Non-Arab Darfurian opposition forces—mainly Fur, Zaghawa, and Masalit groups—first declared their armed opposition to the government in 2003, claiming widespread and long-term marginalization. The Government of Chad provided support to some rebel groups, and allowed them to maintain rear bases across the border in Chad. In 2004–05, the Sudanese government, employing the army as well as paramilitary Arab and Arabized militias, conducted a massive counter-insurgency. According to research published in 2010, as many as 300,000 civilians may have died as a direct or indirect consequence of the conflict.
A number of opposition forces rejected the Western-backed 2006 Darfur Peace Agreement (DPA), and the conflict continued. Over time, Darfurian opposition groups fragmented, realigned, and formed coalitions, almost all rejecting the DPA. Meanwhile, the governments of Chad and Sudan reached a rapprochement, and Chad’s support for Darfur’s rebels ceased. Talks in Doha, Qatar, in December 2010 also failed to bring all the opposition parties on board.

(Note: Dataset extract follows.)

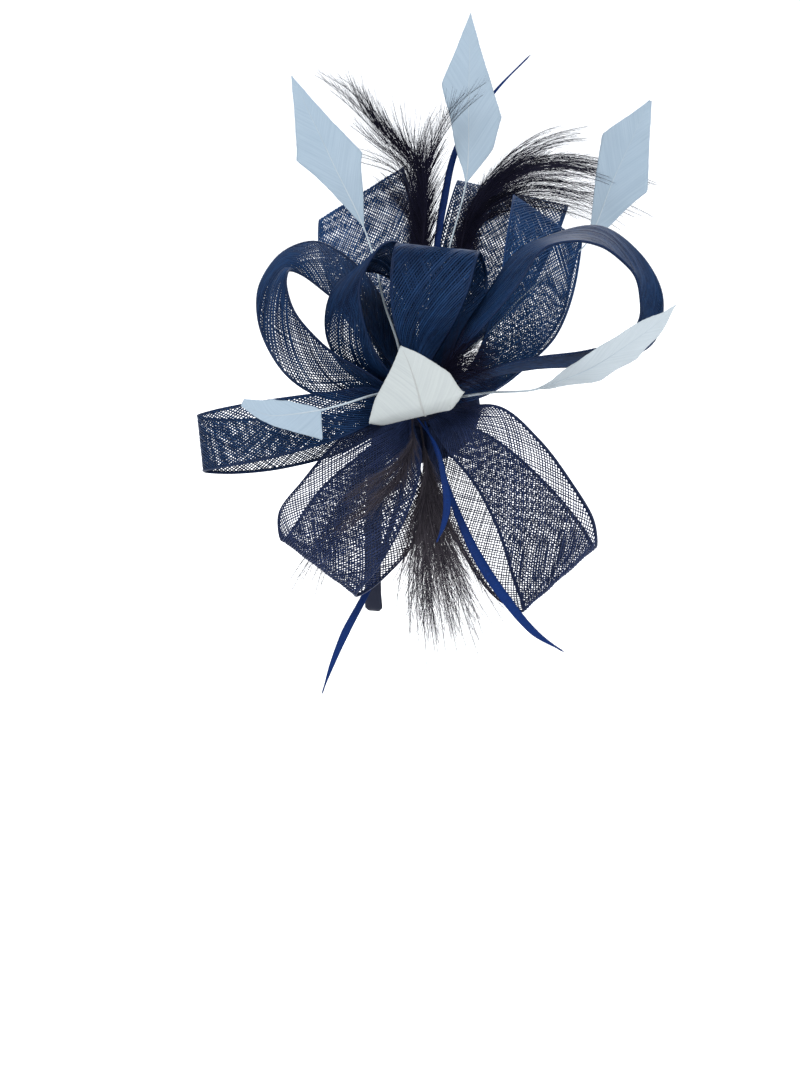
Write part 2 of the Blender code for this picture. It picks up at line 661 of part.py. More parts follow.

After renewed international support for the Doha peace talks in March–May 2011, the Government of Sudan (GoS) and one rebel coalition, the Liberation and Justice Movement, signed the Doha Document for Peace in Darfur (DDPD) on 14 July 2011, just five days after South Sudan officially became independent. But the most important of the rebel forces—the Sudan Liberation Army-Minni Minawi, the Sudan Liberation Army-Abdul Wahid, and the Justice and Equality Movement—did not sign the agreement.
Blue Nile and South Kordofan states experienced heavy fighting during the second Sudanese civil war (1983–2005). Local populations in South Kordofan, who sided with the Sudan People’s Liberation Movement/Army (SPLM/A), were subjected to widespread human rights abuses and starvation through food blockades. The SPLA remained in both states after the Comprehensive Peace Agreement (CPA) of 2005 ended the conflict but left the status of both states vague. Violence erupted in South Kordofan on 5 June 2011, pitting the Sudan Armed Forces’ (SAF) paramilitary and Special Forces against the SPLM-North and its supporters in the state, most notably the Nuba.
The South Kordofan conflict has involved the widespread bombing of civilians by SAF and accusations of human rights violations. More than 70,000 people have been displaced by fighting. A political and security framework deal, agreed between Sudan and the SPLM-N on 28 June 2011, has not stopped the conflict from escalating.
On 1 September 2011, SAF forces clashed with SPLA elements and supporters of SPLM-N in Blue Nile. The following day Sudanese president Omar al Bashir called a state of emergency, sacked Governor Malik Agar (SPLM-N), and shut down the headquarters of SPLM-N in Khartoum.